Given instruction:
In full and without alteration, give the listing again.

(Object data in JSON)
----------------------------------------
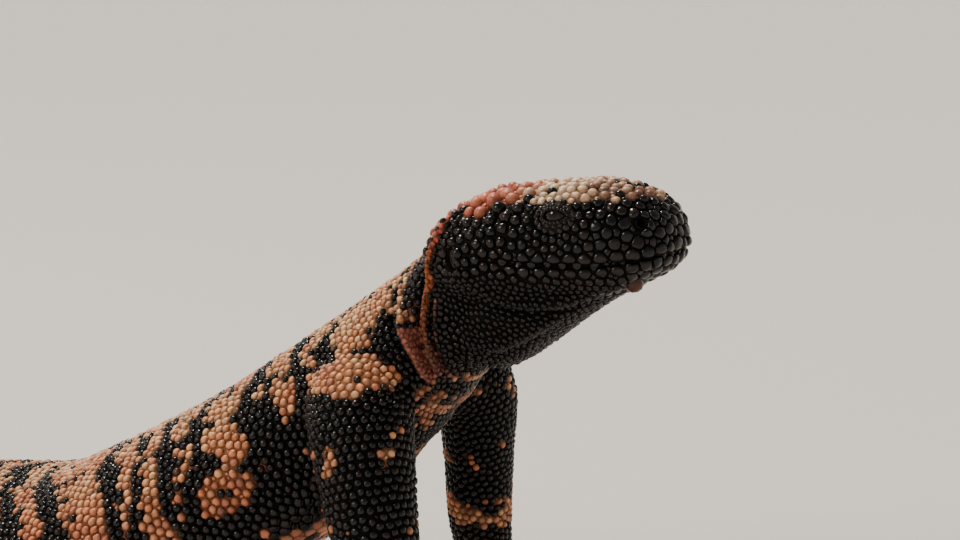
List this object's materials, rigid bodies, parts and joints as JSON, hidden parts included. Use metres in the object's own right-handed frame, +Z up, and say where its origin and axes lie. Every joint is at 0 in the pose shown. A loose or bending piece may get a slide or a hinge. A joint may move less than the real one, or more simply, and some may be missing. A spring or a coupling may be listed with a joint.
{
  "type": "gila monster",
  "caption": "Stocky beaded lizard resting on belly and thick curved tail, its chest raised on straight forelegs and its broad head lifted and turned to its right.",
  "frame": {"origin": "centre of the bounding box in plan, on the floor that the belly, tail and feet rest on", "axes": "+Z up, the trunk faces -Y and the tail runs towards +Y, the animal's left side is +X"},
  "size_m": [0.1726, 0.3954, 0.1282],
  "materials": {
    "beaded_skin": "satin beads, salmon with a glossy black net",
    "eye": "wet gloss, dark brown",
    "ear_drum": "satin membrane",
    "claw": "polished dark horn"
  },
  "bodies": {
    "root": {"head": "beaded_skin", "lower_jaw": "beaded_skin", "eye_l": "eye", "eye_r": "eye", "ear_l": "ear_drum", "ear_r": "ear_drum", "neck": "beaded_skin", "chest": "beaded_skin", "belly": "beaded_skin", "pelvis": "beaded_skin", "tail_base": "beaded_skin", "tail_middle": "beaded_skin", "tail_tip": "beaded_skin", "upper_arm_l": "beaded_skin", "upper_arm_r": "beaded_skin", "forearm_l": "beaded_skin", "forearm_r": "beaded_skin", "hand_l": "beaded_skin", "hand_r": "beaded_skin", "thigh_l": "beaded_skin", "thigh_r": "beaded_skin", "shank_l": "beaded_skin", "shank_r": "beaded_skin", "foot_l": "beaded_skin", "foot_r": "beaded_skin", "claw_hand_l_1": "claw", "claw_hand_l_2": "claw", "claw_hand_l_3": "claw", "claw_hand_l_4": "claw", "claw_hand_l_5": "claw", "claw_hand_r_1": "claw", "claw_hand_r_2": "claw", "claw_hand_r_3": "claw", "claw_hand_r_4": "claw", "claw_hand_r_5": "claw", "claw_foot_l_1": "claw", "claw_foot_l_2": "claw", "claw_foot_l_3": "claw", "claw_foot_l_4": "claw", "claw_foot_l_5": "claw", "claw_foot_r_1": "claw", "claw_foot_r_2": "claw", "claw_foot_r_3": "claw", "claw_foot_r_4": "claw", "claw_foot_r_5": "claw"}
  },
  "joints": []
}
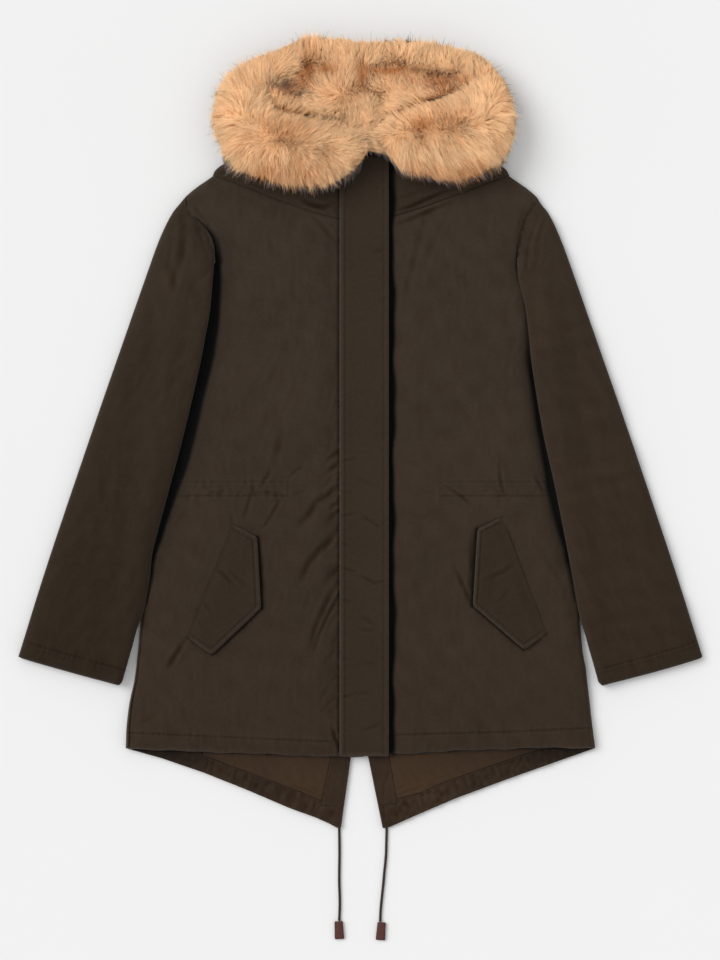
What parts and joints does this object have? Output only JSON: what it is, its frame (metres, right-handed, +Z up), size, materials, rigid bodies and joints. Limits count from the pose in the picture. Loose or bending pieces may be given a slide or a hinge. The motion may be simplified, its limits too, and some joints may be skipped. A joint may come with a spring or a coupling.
{
  "type": "fur trimmed parka",
  "caption": "Hooded parka with a fur trimmed hood, storm placket, gathered waist, slanted pocket flaps and a fishtail back with drawcords, laid flat on its back.",
  "frame": {"origin": "on the surface that the parka lies on, under the middle of the garment without its drawcords", "axes": "+X towards the wearer's left, +Y towards the hood, +Z up from the surface, out of the garment's front"},
  "size_m": [0.924, 1.2144, 0.0702],
  "materials": {
    "shell_cotton": "matte",
    "lining_satin": "satin",
    "fur_tan": "matte",
    "fur_lining": "matte",
    "cord_brown": "matte",
    "leather_burgundy": "satin"
  },
  "bodies": {
    "root": {"back_left": "shell_cotton", "front_left": "shell_cotton", "collar_left": "shell_cotton", "hood_left": "shell_cotton", "pocket_flap_left": "shell_cotton", "hem_facing_left": "shell_cotton", "vent_facing_left": "shell_cotton", "lining_left": "lining_satin", "drawcord_left": "cord_brown", "cord_end_left": "leather_burgundy", "sleeve_left_under": "shell_cotton", "sleeve_left_upper": "shell_cotton", "back_right": "shell_cotton", "front_right": "shell_cotton", "collar_right": "shell_cotton", "hood_right": "shell_cotton", "pocket_flap_right": "shell_cotton", "hem_facing_right": "shell_cotton", "vent_facing_right": "shell_cotton", "lining_right": "lining_satin", "drawcord_right": "cord_brown", "cord_end_right": "leather_burgundy", "sleeve_right_under": "shell_cotton", "sleeve_right_upper": "shell_cotton", "placket": "shell_cotton", "hood_lining": "fur_lining", "fur_trim": "fur_tan"}
  },
  "joints": []
}
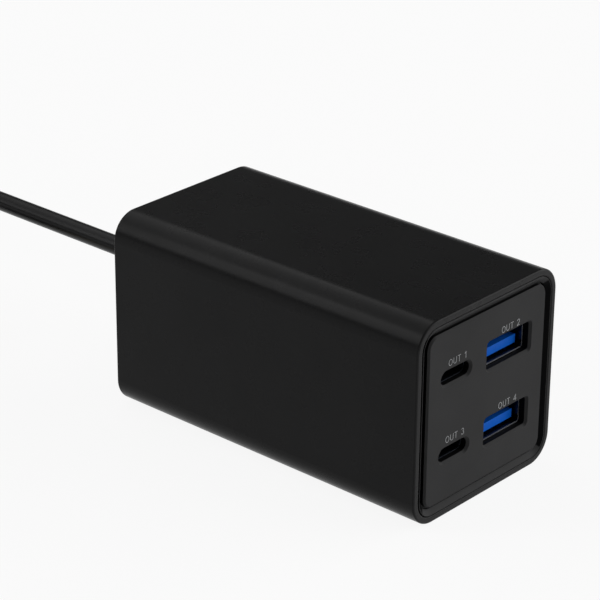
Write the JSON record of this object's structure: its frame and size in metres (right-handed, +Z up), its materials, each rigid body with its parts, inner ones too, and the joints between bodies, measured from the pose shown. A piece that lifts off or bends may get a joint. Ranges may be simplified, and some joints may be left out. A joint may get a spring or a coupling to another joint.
{
  "type": "multi port usb charger",
  "caption": "Desktop mains charger: a rounded square-section black box with large and small charging sockets in its front panel and a mains lead at the rear.",
  "frame": {"origin": "under the middle of the housing, on the surface it stands on", "axes": "+Z up, -Y towards the sockets, +X to the right as seen from the sockets' side"},
  "size_m": [0.0593, 0.2635, 0.043],
  "materials": {
    "housing": "fine satin black",
    "bezel": "semi-gloss black",
    "panel": "satin dark grey",
    "rear_plastic": "fine satin black",
    "socket_shell": "bright rolled sheet",
    "blue_tongue": "glossy vivid blue",
    "black_tongue": "matt black",
    "gold_contact": "gold flash",
    "circuit_board": "green solder mask",
    "screw": "plain",
    "ferrite": "dull dark grey",
    "winding": "enamelled copper wire",
    "moulded_black": "dull black",
    "capacitor_sleeve": "shrunk film",
    "capacitor_can": "plain can",
    "film_box": "yellow box",
    "fuse_body": "brown",
    "tinned_leg": "tinned",
    "sheet_aluminium": "plain sheet",
    "film": "dull film",
    "wire_insulation": "smooth",
    "cord_jacket": "semi-gloss black",
    "relief_rubber": "satin black",
    "tie_band": "woven black",
    "plug_plastic": "satin black",
    "plug_metal": "plated"
  },
  "bodies": {
    "root": {"housing_sleeve": "housing", "front_bezel": "bezel", "socket_panel": "panel", "rear_cover": "rear_plastic", "wide_shell_upper": "socket_shell", "wide_shell_lower": "socket_shell", "wide_tongue_upper": "blue_tongue", "wide_tongue_lower": "blue_tongue", "wide_contacts_upper": "gold_contact", "wide_contacts_lower": "gold_contact", "slim_shell_upper": "socket_shell", "slim_shell_lower": "socket_shell", "slim_tongue_upper": "black_tongue", "slim_tongue_lower": "black_tongue", "slim_contacts_upper": "gold_contact", "slim_contacts_lower": "gold_contact", "socket_board": "circuit_board", "board_screws": "screw", "main_board": "circuit_board", "board_link": "moulded_black", "link_pins": "gold_contact", "transformer_core": "ferrite", "transformer_bobbin": "moulded_black", "transformer_winding": "winding", "bulk_capacitors": "capacitor_sleeve", "output_capacitors": "capacitor_can", "film_capacitor": "film_box", "choke_core": "ferrite", "choke_windings": "winding", "fuse": "fuse_body", "bridge_rectifier": "moulded_black", "power_transistor": "moulded_black", "component_legs": "tinned_leg", "heat_spreader": "sheet_aluminium", "insulating_film": "film", "inner_leads": "wire_insulation", "strain_relief": "relief_rubber", "cord_tube": "cord_jacket", "cord_coil": "cord_jacket", "cord_tail": "cord_jacket", "cord_tie": "tie_band", "plug_body": "plug_plastic", "plug_blades": "plug_metal"}
  },
  "joints": []
}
----------------------------------------
Solution to this exercise:
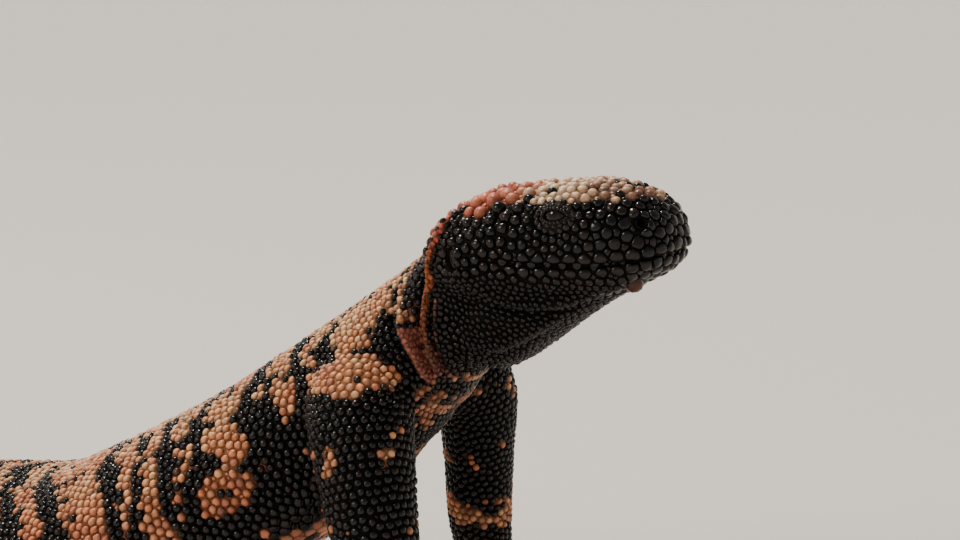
List this object's materials, rigid bodies, parts and joints as JSON, hidden parts included. Use metres in the object's own right-handed frame, +Z up, and say where its origin and axes lie. Every joint is at 0 in the pose shown. A loose or bending piece may get a slide or a hinge. A joint may move less than the real one, or more simply, and some may be missing. A spring or a coupling may be listed with a joint.
{
  "type": "gila monster",
  "caption": "Stocky beaded lizard resting on belly and thick curved tail, its chest raised on straight forelegs and its broad head lifted and turned to its right.",
  "frame": {"origin": "centre of the bounding box in plan, on the floor that the belly, tail and feet rest on", "axes": "+Z up, the trunk faces -Y and the tail runs towards +Y, the animal's left side is +X"},
  "size_m": [0.1726, 0.3954, 0.1282],
  "materials": {
    "beaded_skin": "satin beads, salmon with a glossy black net",
    "eye": "wet gloss, dark brown",
    "ear_drum": "satin membrane",
    "claw": "polished dark horn"
  },
  "bodies": {
    "root": {"head": "beaded_skin", "lower_jaw": "beaded_skin", "eye_l": "eye", "eye_r": "eye", "ear_l": "ear_drum", "ear_r": "ear_drum", "neck": "beaded_skin", "chest": "beaded_skin", "belly": "beaded_skin", "pelvis": "beaded_skin", "tail_base": "beaded_skin", "tail_middle": "beaded_skin", "tail_tip": "beaded_skin", "upper_arm_l": "beaded_skin", "upper_arm_r": "beaded_skin", "forearm_l": "beaded_skin", "forearm_r": "beaded_skin", "hand_l": "beaded_skin", "hand_r": "beaded_skin", "thigh_l": "beaded_skin", "thigh_r": "beaded_skin", "shank_l": "beaded_skin", "shank_r": "beaded_skin", "foot_l": "beaded_skin", "foot_r": "beaded_skin", "claw_hand_l_1": "claw", "claw_hand_l_2": "claw", "claw_hand_l_3": "claw", "claw_hand_l_4": "claw", "claw_hand_l_5": "claw", "claw_hand_r_1": "claw", "claw_hand_r_2": "claw", "claw_hand_r_3": "claw", "claw_hand_r_4": "claw", "claw_hand_r_5": "claw", "claw_foot_l_1": "claw", "claw_foot_l_2": "claw", "claw_foot_l_3": "claw", "claw_foot_l_4": "claw", "claw_foot_l_5": "claw", "claw_foot_r_1": "claw", "claw_foot_r_2": "claw", "claw_foot_r_3": "claw", "claw_foot_r_4": "claw", "claw_foot_r_5": "claw"}
  },
  "joints": []
}
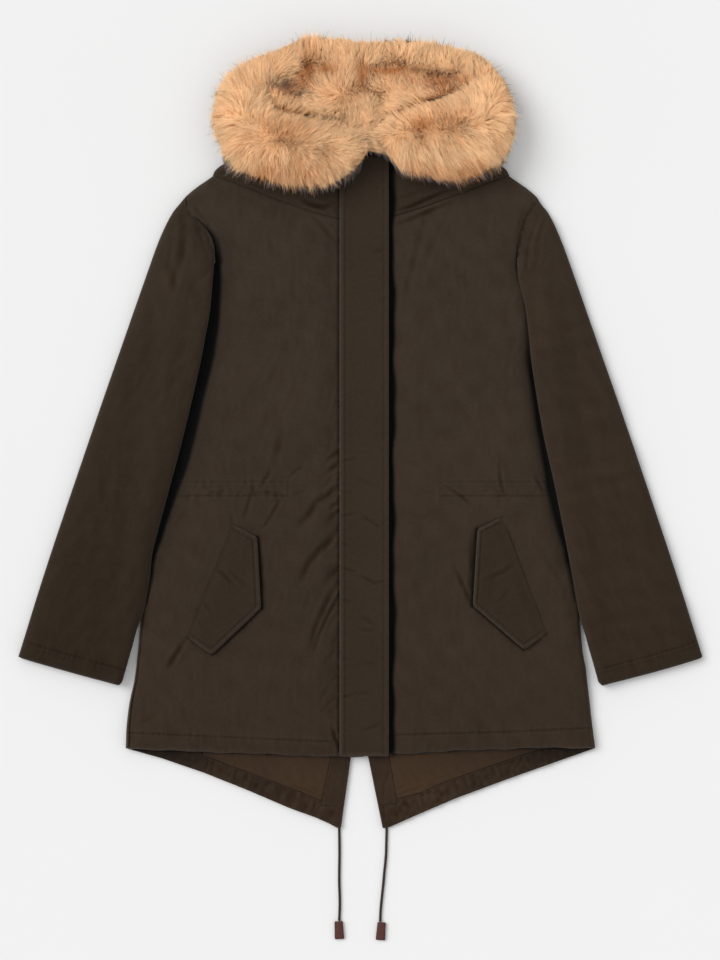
What parts and joints does this object have? Output only JSON: what it is, its frame (metres, right-handed, +Z up), size, materials, rigid bodies and joints. Limits count from the pose in the picture. Loose or bending pieces may be given a slide or a hinge. The motion may be simplified, its limits too, and some joints may be skipped. A joint may come with a spring or a coupling.
{
  "type": "fur trimmed parka",
  "caption": "Hooded parka with a fur trimmed hood, storm placket, gathered waist, slanted pocket flaps and a fishtail back with drawcords, laid flat on its back.",
  "frame": {"origin": "on the surface that the parka lies on, under the middle of the garment without its drawcords", "axes": "+X towards the wearer's left, +Y towards the hood, +Z up from the surface, out of the garment's front"},
  "size_m": [0.924, 1.2144, 0.0702],
  "materials": {
    "shell_cotton": "matte",
    "lining_satin": "satin",
    "fur_tan": "matte",
    "fur_lining": "matte",
    "cord_brown": "matte",
    "leather_burgundy": "satin"
  },
  "bodies": {
    "root": {"back_left": "shell_cotton", "front_left": "shell_cotton", "collar_left": "shell_cotton", "hood_left": "shell_cotton", "pocket_flap_left": "shell_cotton", "hem_facing_left": "shell_cotton", "vent_facing_left": "shell_cotton", "lining_left": "lining_satin", "drawcord_left": "cord_brown", "cord_end_left": "leather_burgundy", "sleeve_left_under": "shell_cotton", "sleeve_left_upper": "shell_cotton", "back_right": "shell_cotton", "front_right": "shell_cotton", "collar_right": "shell_cotton", "hood_right": "shell_cotton", "pocket_flap_right": "shell_cotton", "hem_facing_right": "shell_cotton", "vent_facing_right": "shell_cotton", "lining_right": "lining_satin", "drawcord_right": "cord_brown", "cord_end_right": "leather_burgundy", "sleeve_right_under": "shell_cotton", "sleeve_right_upper": "shell_cotton", "placket": "shell_cotton", "hood_lining": "fur_lining", "fur_trim": "fur_tan"}
  },
  "joints": []
}
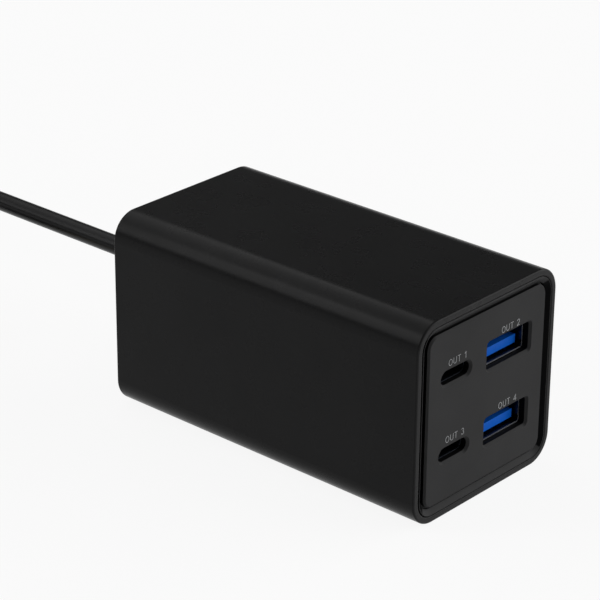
Write the JSON record of this object's structure: its frame and size in metres (right-handed, +Z up), its materials, each rigid body with its parts, inner ones too, and the joints between bodies, measured from the pose shown. A piece that lifts off or bends may get a joint. Ranges may be simplified, and some joints may be left out. A joint may get a spring or a coupling to another joint.
{
  "type": "multi port usb charger",
  "caption": "Desktop mains charger: a rounded square-section black box with large and small charging sockets in its front panel and a mains lead at the rear.",
  "frame": {"origin": "under the middle of the housing, on the surface it stands on", "axes": "+Z up, -Y towards the sockets, +X to the right as seen from the sockets' side"},
  "size_m": [0.0593, 0.2635, 0.043],
  "materials": {
    "housing": "fine satin black",
    "bezel": "semi-gloss black",
    "panel": "satin dark grey",
    "rear_plastic": "fine satin black",
    "socket_shell": "bright rolled sheet",
    "blue_tongue": "glossy vivid blue",
    "black_tongue": "matt black",
    "gold_contact": "gold flash",
    "circuit_board": "green solder mask",
    "screw": "plain",
    "ferrite": "dull dark grey",
    "winding": "enamelled copper wire",
    "moulded_black": "dull black",
    "capacitor_sleeve": "shrunk film",
    "capacitor_can": "plain can",
    "film_box": "yellow box",
    "fuse_body": "brown",
    "tinned_leg": "tinned",
    "sheet_aluminium": "plain sheet",
    "film": "dull film",
    "wire_insulation": "smooth",
    "cord_jacket": "semi-gloss black",
    "relief_rubber": "satin black",
    "tie_band": "woven black",
    "plug_plastic": "satin black",
    "plug_metal": "plated"
  },
  "bodies": {
    "root": {"housing_sleeve": "housing", "front_bezel": "bezel", "socket_panel": "panel", "rear_cover": "rear_plastic", "wide_shell_upper": "socket_shell", "wide_shell_lower": "socket_shell", "wide_tongue_upper": "blue_tongue", "wide_tongue_lower": "blue_tongue", "wide_contacts_upper": "gold_contact", "wide_contacts_lower": "gold_contact", "slim_shell_upper": "socket_shell", "slim_shell_lower": "socket_shell", "slim_tongue_upper": "black_tongue", "slim_tongue_lower": "black_tongue", "slim_contacts_upper": "gold_contact", "slim_contacts_lower": "gold_contact", "socket_board": "circuit_board", "board_screws": "screw", "main_board": "circuit_board", "board_link": "moulded_black", "link_pins": "gold_contact", "transformer_core": "ferrite", "transformer_bobbin": "moulded_black", "transformer_winding": "winding", "bulk_capacitors": "capacitor_sleeve", "output_capacitors": "capacitor_can", "film_capacitor": "film_box", "choke_core": "ferrite", "choke_windings": "winding", "fuse": "fuse_body", "bridge_rectifier": "moulded_black", "power_transistor": "moulded_black", "component_legs": "tinned_leg", "heat_spreader": "sheet_aluminium", "insulating_film": "film", "inner_leads": "wire_insulation", "strain_relief": "relief_rubber", "cord_tube": "cord_jacket", "cord_coil": "cord_jacket", "cord_tail": "cord_jacket", "cord_tie": "tie_band", "plug_body": "plug_plastic", "plug_blades": "plug_metal"}
  },
  "joints": []
}